A person whose priority date is current under the November 2013 Visa Bulletin is eligible to apply for an adjustment of status during the month of November 2013, meaning that U.S. Citizenship and Immigration Services (“USCIS”) must receive the adjustment of status application during that month.  Additionally, persons whose priority dates are current under the November 2013 Visa Bulletin are eligible to adjust status or receive their green cards during the month of November 2013 as long as USCIS has adjudicated their adjustment of status application and a visa number is available to them.

The November 2013 Visa Bulletin and an explanation of the immigrant visa categories can be found at: http://travel.state.gov/visa/bulletin/bulletin_6168.html


Schengen Member Countries Implement Changes to Short-Stay Visa Calculation Methods

Under the Schengen Agreement, non-European nationals, including visa-waivered nationals, are permitted to visit the Schengen Area for 90 days in any 180-day period.  Effective October 18, 2013, border officials will calculate the 180-day period by counting backwards from the date the traveler enters a Schengen country.  Before this calculation method was standardized, the rule had been subject to varying interpretations and inconsistent application across Schengen countries and ports of entry.

The new calculation will not impact most travelers; however, frequent business travelers who hold Schengen C visas or are traveling on a short-stay visa waiver could be affected, and whether the impact is positive or negative depends on the individual’s particular travel history.

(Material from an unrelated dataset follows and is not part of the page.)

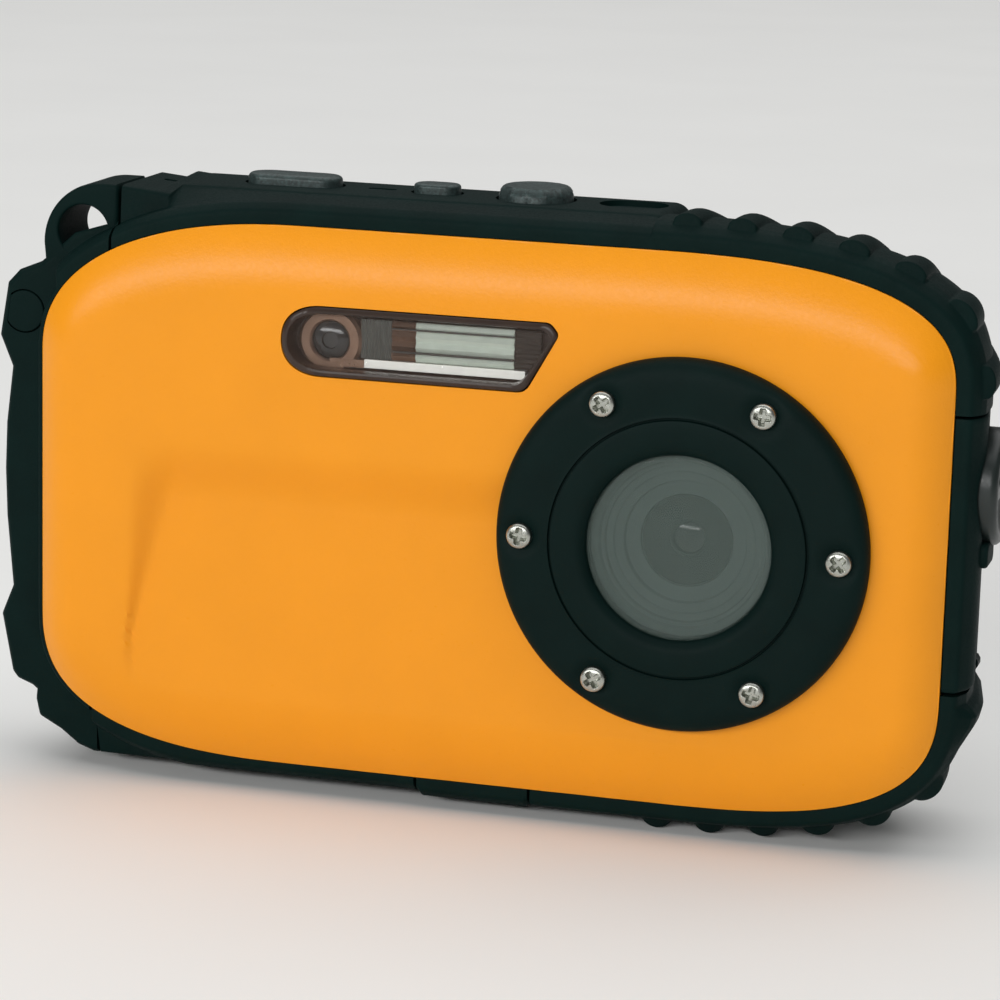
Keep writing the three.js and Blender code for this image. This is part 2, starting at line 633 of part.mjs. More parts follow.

The new rules do not apply to third-country nationals who hold residence permits in Schengen Area member countries. They also do not apply to EU nationals traveling in EU countries that have implemented freedom-of-movement agreements.  Additionally, although short-stay rules have been consolidated throughout the Schengen Area, rules for extended stays and employment activities are still governed by each country’s specific laws.